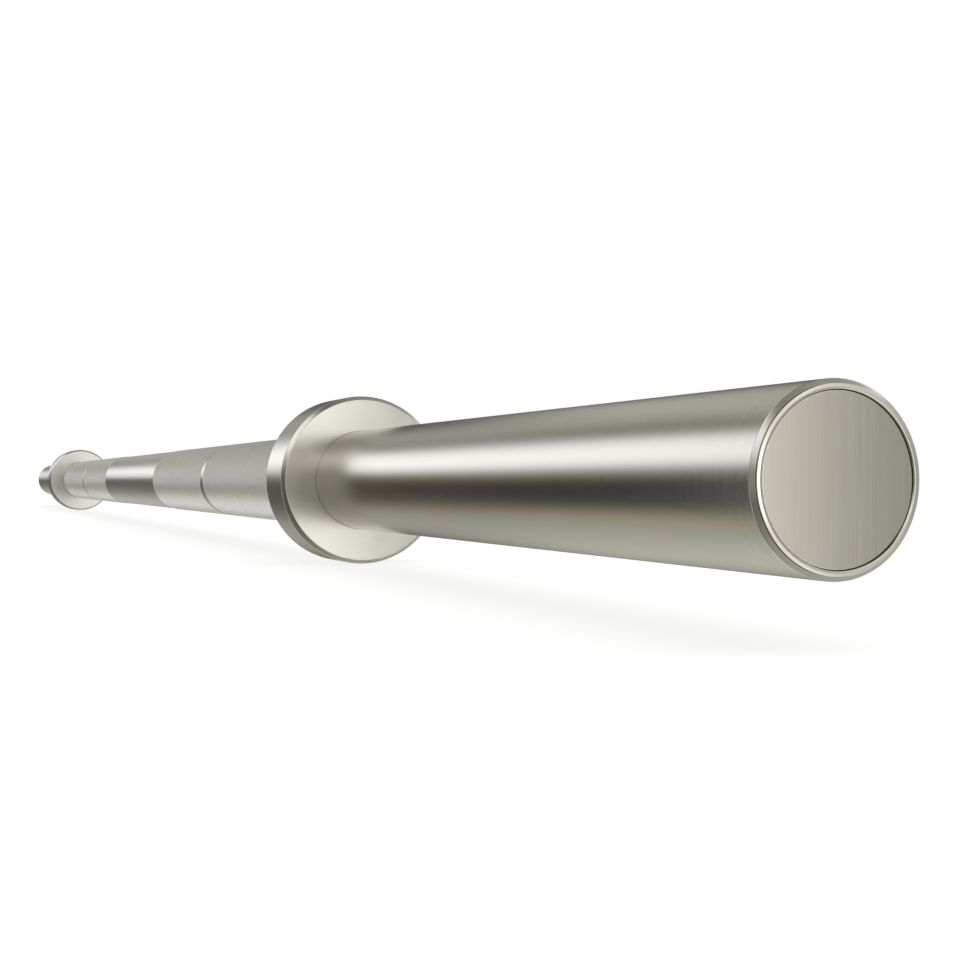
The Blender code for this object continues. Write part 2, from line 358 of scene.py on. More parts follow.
def brushed_steel():
    """Stainless steel plate, finely brushed upright: clear enough to mirror a soft gradient."""
    material, tree, shader, place = new_material("straight-brushed stainless steel")
    scratches = streaks(tree, place, (1 / BRUSH_REACH, 1 / BRUSH_WIDTH, 1 / BRUSH_LENGTH), 1.0)
    tangent = add_node(
        tree, "ShaderNodeTangent", {"direction_type": "RADIAL", "axis": "Z"}
    ).outputs["Tangent"]
    bump = add_node(
        tree,
        "ShaderNodeBump",
        {},
        {"Height": scratches, "Strength": 1.0, "Distance": BRUSH_DEPTH},
    ).outputs["Normal"]
    shade_by(tree, shader, scratches, ("#C9C6C1", "#CFCCC8"), (0.15, 0.18))
    tree.links.new(tangent, shader.inputs["Tangent"])
    tree.links.new(bump, shader.inputs["Normal"])
    shader.inputs["Metallic"].default_value = 1.0
    shader.inputs["Anisotropic"].default_value = 0.2
    return material


def black_oxide_steel():
    """Alloy steel, blackened in a hot oxide bath: near black and faintly mottled, with a sheen."""
    material, tree, shader, place = new_material("black oxide alloy steel")
    mottle = streaks(tree, place, MOTTLE_PER_METRE, 4.0)
    shade_by(tree, shader, mottle, ("#26262A", "#3A3A3D"), (0.38, 0.52))
    shader.inputs["Metallic"].default_value = 1.0
    return material


def nitrile_rubber():
    """Nitrile rubber, moulded: matt black with a fine bloom."""
    material, tree, shader, place = new_material("moulded nitrile rubber")
    bloom = streaks(tree, place, BLOOM_PER_METRE, 3.0)
    shade_by(tree, shader, bloom, ("#141414", "#232322"), (0.62, 0.80))
    return material


# Surfaces


def mesh_piece(name, points, faces, smooth=True):
    """Makes a piece at the origin from an array of points and a list of faces."""
    mesh = bpy.data.meshes.new(name)
    mesh.from_pydata(points.tolist(), [], faces)
    if smooth:
        mesh.shade_smooth()
        mesh.set_sharp_from_angle(angle=SMOOTH_ANGLE)
    piece = bpy.data.objects.new(name, mesh)
    bpy.context.scene.collection.objects.link(piece)
    return piece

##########

■ Job: Copy the material above verbatim.

■ Result of the task:
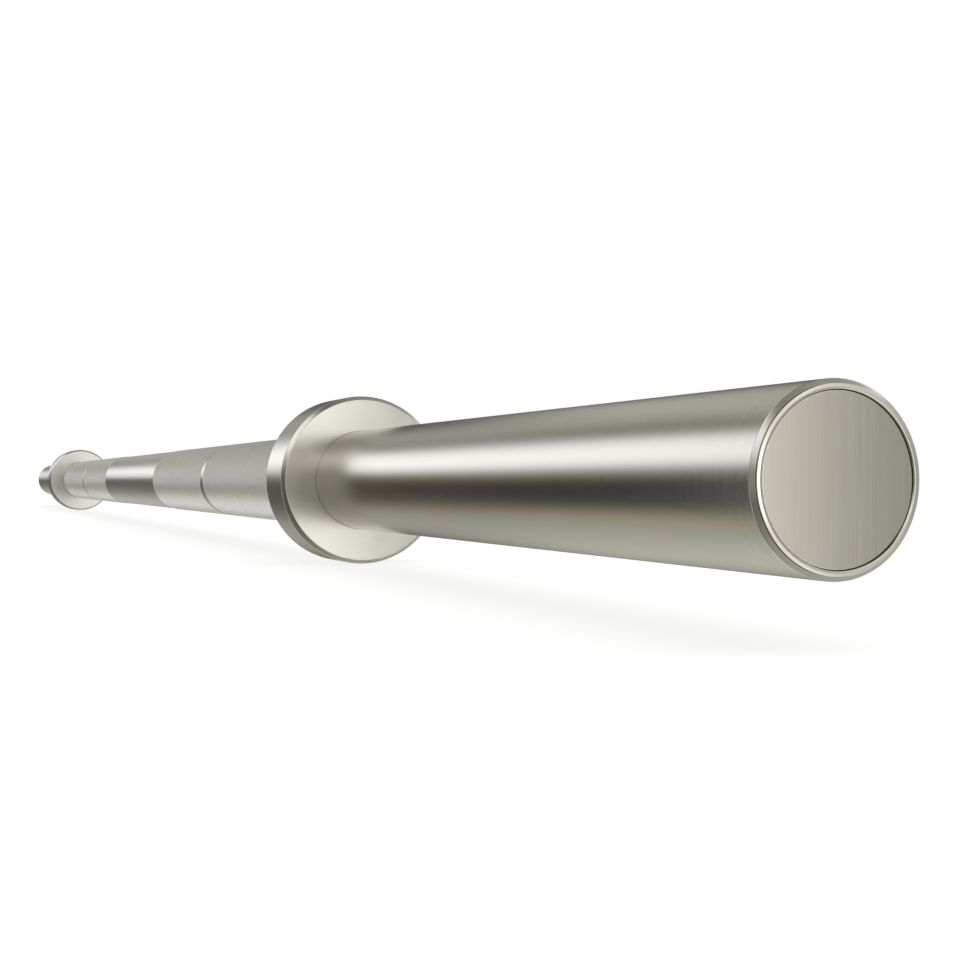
The Blender code for this object continues. Write part 2, from line 358 of scene.py on. More parts follow.
def brushed_steel():
    """Stainless steel plate, finely brushed upright: clear enough to mirror a soft gradient."""
    material, tree, shader, place = new_material("straight-brushed stainless steel")
    scratches = streaks(tree, place, (1 / BRUSH_REACH, 1 / BRUSH_WIDTH, 1 / BRUSH_LENGTH), 1.0)
    tangent = add_node(
        tree, "ShaderNodeTangent", {"direction_type": "RADIAL", "axis": "Z"}
    ).outputs["Tangent"]
    bump = add_node(
        tree,
        "ShaderNodeBump",
        {},
        {"Height": scratches, "Strength": 1.0, "Distance": BRUSH_DEPTH},
    ).outputs["Normal"]
    shade_by(tree, shader, scratches, ("#C9C6C1", "#CFCCC8"), (0.15, 0.18))
    tree.links.new(tangent, shader.inputs["Tangent"])
    tree.links.new(bump, shader.inputs["Normal"])
    shader.inputs["Metallic"].default_value = 1.0
    shader.inputs["Anisotropic"].default_value = 0.2
    return material


def black_oxide_steel():
    """Alloy steel, blackened in a hot oxide bath: near black and faintly mottled, with a sheen."""
    material, tree, shader, place = new_material("black oxide alloy steel")
    mottle = streaks(tree, place, MOTTLE_PER_METRE, 4.0)
    shade_by(tree, shader, mottle, ("#26262A", "#3A3A3D"), (0.38, 0.52))
    shader.inputs["Metallic"].default_value = 1.0
    return material


def nitrile_rubber():
    """Nitrile rubber, moulded: matt black with a fine bloom."""
    material, tree, shader, place = new_material("moulded nitrile rubber")
    bloom = streaks(tree, place, BLOOM_PER_METRE, 3.0)
    shade_by(tree, shader, bloom, ("#141414", "#232322"), (0.62, 0.80))
    return material


# Surfaces


def mesh_piece(name, points, faces, smooth=True):
    """Makes a piece at the origin from an array of points and a list of faces."""
    mesh = bpy.data.meshes.new(name)
    mesh.from_pydata(points.tolist(), [], faces)
    if smooth:
        mesh.shade_smooth()
        mesh.set_sharp_from_angle(angle=SMOOTH_ANGLE)
    piece = bpy.data.objects.new(name, mesh)
    bpy.context.scene.collection.objects.link(piece)
    return piece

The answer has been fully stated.